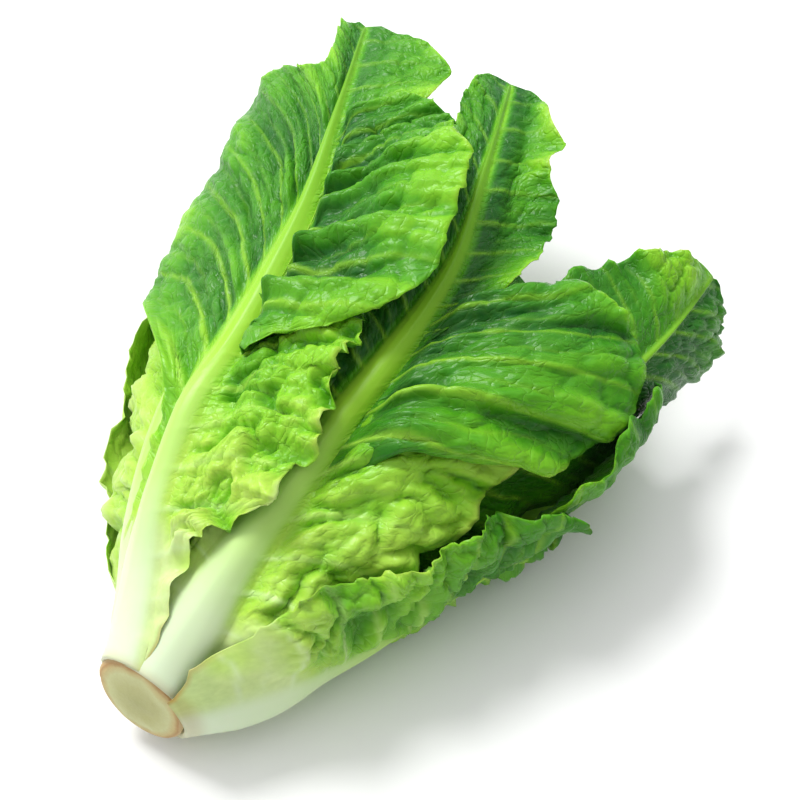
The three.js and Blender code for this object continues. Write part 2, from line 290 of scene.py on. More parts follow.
def half_sheet(leaf, sheet, side, rows, columns, whole):
    """One side of a leaf, from the rib out, as arrays over (rows, columns)."""
    start, end = sheet.get("reach", leaf["reach"])
    v = np.linspace(0, 1, rows)
    p = start + (end - start) * v
    u, _, share = rib_line(leaf, p)
    narrowing = tip_narrowing(leaf, u) if whole else np.ones(rows)
    rib = curve(leaf.get("rib_width", RIB_WIDTH), u) * leaf["rib"] * np.minimum(1, 1.5 * narrowing)
    width = np.maximum(outline(sheet, p, v) * narrowing, rib + 0.6 if whole else 2.0)
    q = columns_out(rib, width, columns, whole)
    angle = np.stack([half_row(leaf, p[i], side, q[i]) for i in range(rows)])

    def rows_of(values):
        return np.broadcast_to(np.asarray(values)[:, None], q.shape)

    sweep = curve(sheet["sweep"], v) if "sweep" in sheet else curve(SWEEP, u)
    forward = rows_of(p) + rows_of(sweep) * BOW * (1 - np.exp(-q / BOW))
    out = np.clip((q - rows_of(rib)) / np.maximum(width - rib, 1)[:, None], 0, 1)
    lift = rows_of(curve(sheet.get("lift", FLAT), v)) * out**1.6
    bulge = rows_of(curve(sheet.get("bulge", FLAT), v)) * np.sin(np.pi * out) * smooth(0, 0.45, out)
    radius = rows_of(share) * shell_radius(forward, angle) + lift + bulge
    crown = np.clip(1 - (q / np.maximum(rows_of(rib), 0.5)) ** 2, 0, 1) ** 1.2 if whole else 0 * q
    made = {
        "s": forward, "angle": angle, "radius": radius, "p": rows_of(p), "q": side * q, "u": rows_of(u),
        "t": q / width[:, None], "width": rows_of(width), "rib": rows_of(rib), "crown": crown,
        "depth": rows_of(curve(RIB_DEPTH, u) * leaf.get("depth", 1.0) * narrowing),
        "margin": 0 * q + sheet.get("margin", 0.14), "lobe": not whole,
    }
    for trait, usual in TRAITS.items():
        made[trait] = rows_of(curve(sheet.get(trait, [usual, usual]), v))
    return made


print("across a rib there are", 2 * RIB_COLUMNS + 1, "points")

# %% [markdown]
# ## Both sides of a leaf
#
# The two sides of a leaf are never alike, so each is made with its own widths. They meet in the
# middle line of the rib. Merging the points there by distance would work too, but leaving out one
# of the two middle columns keeps the grid whole.

# %% A whole sheet
def whole_sheet(leaf, rows, columns):
    """Both sides of a leaf, joined down the middle of the rib."""
    low = half_sheet(leaf, leaf["low"], -1, rows, columns, True)
    high = half_sheet(leaf, leaf["high"], 1, rows, columns, True)
    both = {key: np.concatenate([low[key][:, :0:-1], high[key]], 1) for key in low if key != "lobe"}
    return dict(both, lobe=False)


print("side veins bend outwards over", BOW, "mm")

# %% [markdown]
# ## Side veins
#
# Seen from outside, the veins of a lettuce leaf are raised cords about 2 mm wide where they leave
# the rib, some 15 mm apart, and each one forks on its way to the margin. Their strength is worked
# out once and used twice, for the shape and for the colour.

# %% The side veins
VEIN_STEP = 15.0  # distance between side veins along the rib
STAGGER = 6.0  # the veins of one side leave the rib between those of the other


def cord(distance, thick):
    return np.exp(-((distance / thick) ** 2))


def side_veins(sheet, seed):
    """How strongly each point lies on a side vein, from 0 to 1."""
    p, q, t = sheet["p"], np.abs(sheet["q"]), sheet["t"]
    wander = 4.0 * noise(p / 30, q / 26, seed) + 1.3 * noise(p / 9, q / 9, seed + 3)
    uneven = 2.5 * noise(p / 40, 0 * p, seed + 4)
    phase = (p + wander * smooth(0, 14, q) + uneven + np.where(sheet["q"] > 0, STAGGER, 0)) / VEIN_STEP
    to_vein = np.abs(phase - np.round(phase)) * VEIN_STEP
    to_fork = np.abs(phase + 0.5 - np.round(phase + 0.5) + 0.18 * (1 - t)) * VEIN_STEP
    thick = 1.1 - 0.5 * t
    vein = cord(to_vein, thick) * (1 - 0.6 * t)
    fork = 0.5 * cord(to_fork, 0.8 * thick) * smooth(0.25, 0.6, t) * (1.1 - t)
    return np.maximum(vein, fork) * (1 - sheet["crown"]) * smooth(0.03, 0.12, sheet["u"])


print("side veins every", VEIN_STEP, "mm")

# %% [markdown]
# ## Blisters, ruffles, pleats and frills
#
# Four things give romaine its crinkled look. Blisters of tissue about 8 mm across swell between
# the small veins. Where the leaf was crowded, low on the head, they run together into ruffles.
# Near the rib the tissue is drawn into pleats. The margin has grown faster than the rib, and its
# spare length goes into frills. A displace modifier could do each of these alone, but they have to
# be added up before the leaves are laid on each other.

# %% The relief of a sheet
BLISTER = (7.5, 9.5)  # size along and across the leaf
SMALL_BLISTER = (3.9, 4.6)
RUFFLE = (7.0, 12.0)
PLEAT = 10.0  # distance between the pleats beside the rib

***

#### STATED TASK:
What are the exact lines from the beginning of the material through the line containing "return made"? Write out those lines alone.

#### ANSWER TO THE EXERCISE:
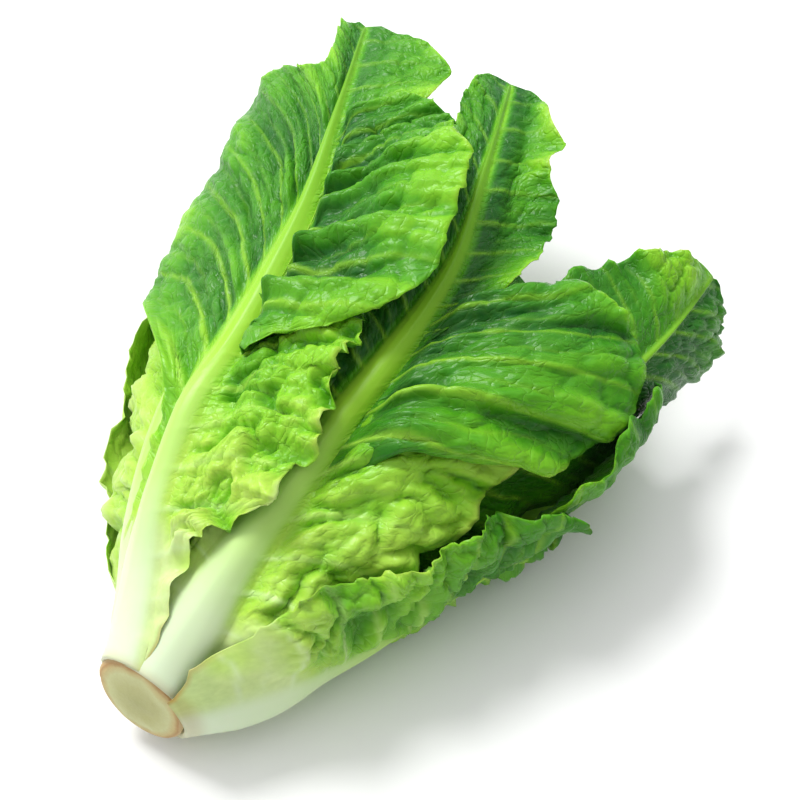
The three.js and Blender code for this object continues. Write part 2, from line 290 of scene.py on. More parts follow.
def half_sheet(leaf, sheet, side, rows, columns, whole):
    """One side of a leaf, from the rib out, as arrays over (rows, columns)."""
    start, end = sheet.get("reach", leaf["reach"])
    v = np.linspace(0, 1, rows)
    p = start + (end - start) * v
    u, _, share = rib_line(leaf, p)
    narrowing = tip_narrowing(leaf, u) if whole else np.ones(rows)
    rib = curve(leaf.get("rib_width", RIB_WIDTH), u) * leaf["rib"] * np.minimum(1, 1.5 * narrowing)
    width = np.maximum(outline(sheet, p, v) * narrowing, rib + 0.6 if whole else 2.0)
    q = columns_out(rib, width, columns, whole)
    angle = np.stack([half_row(leaf, p[i], side, q[i]) for i in range(rows)])

    def rows_of(values):
        return np.broadcast_to(np.asarray(values)[:, None], q.shape)

    sweep = curve(sheet["sweep"], v) if "sweep" in sheet else curve(SWEEP, u)
    forward = rows_of(p) + rows_of(sweep) * BOW * (1 - np.exp(-q / BOW))
    out = np.clip((q - rows_of(rib)) / np.maximum(width - rib, 1)[:, None], 0, 1)
    lift = rows_of(curve(sheet.get("lift", FLAT), v)) * out**1.6
    bulge = rows_of(curve(sheet.get("bulge", FLAT), v)) * np.sin(np.pi * out) * smooth(0, 0.45, out)
    radius = rows_of(share) * shell_radius(forward, angle) + lift + bulge
    crown = np.clip(1 - (q / np.maximum(rows_of(rib), 0.5)) ** 2, 0, 1) ** 1.2 if whole else 0 * q
    made = {
        "s": forward, "angle": angle, "radius": radius, "p": rows_of(p), "q": side * q, "u": rows_of(u),
        "t": q / width[:, None], "width": rows_of(width), "rib": rows_of(rib), "crown": crown,
        "depth": rows_of(curve(RIB_DEPTH, u) * leaf.get("depth", 1.0) * narrowing),
        "margin": 0 * q + sheet.get("margin", 0.14), "lobe": not whole,
    }
    for trait, usual in TRAITS.items():
        made[trait] = rows_of(curve(sheet.get(trait, [usual, usual]), v))
    return made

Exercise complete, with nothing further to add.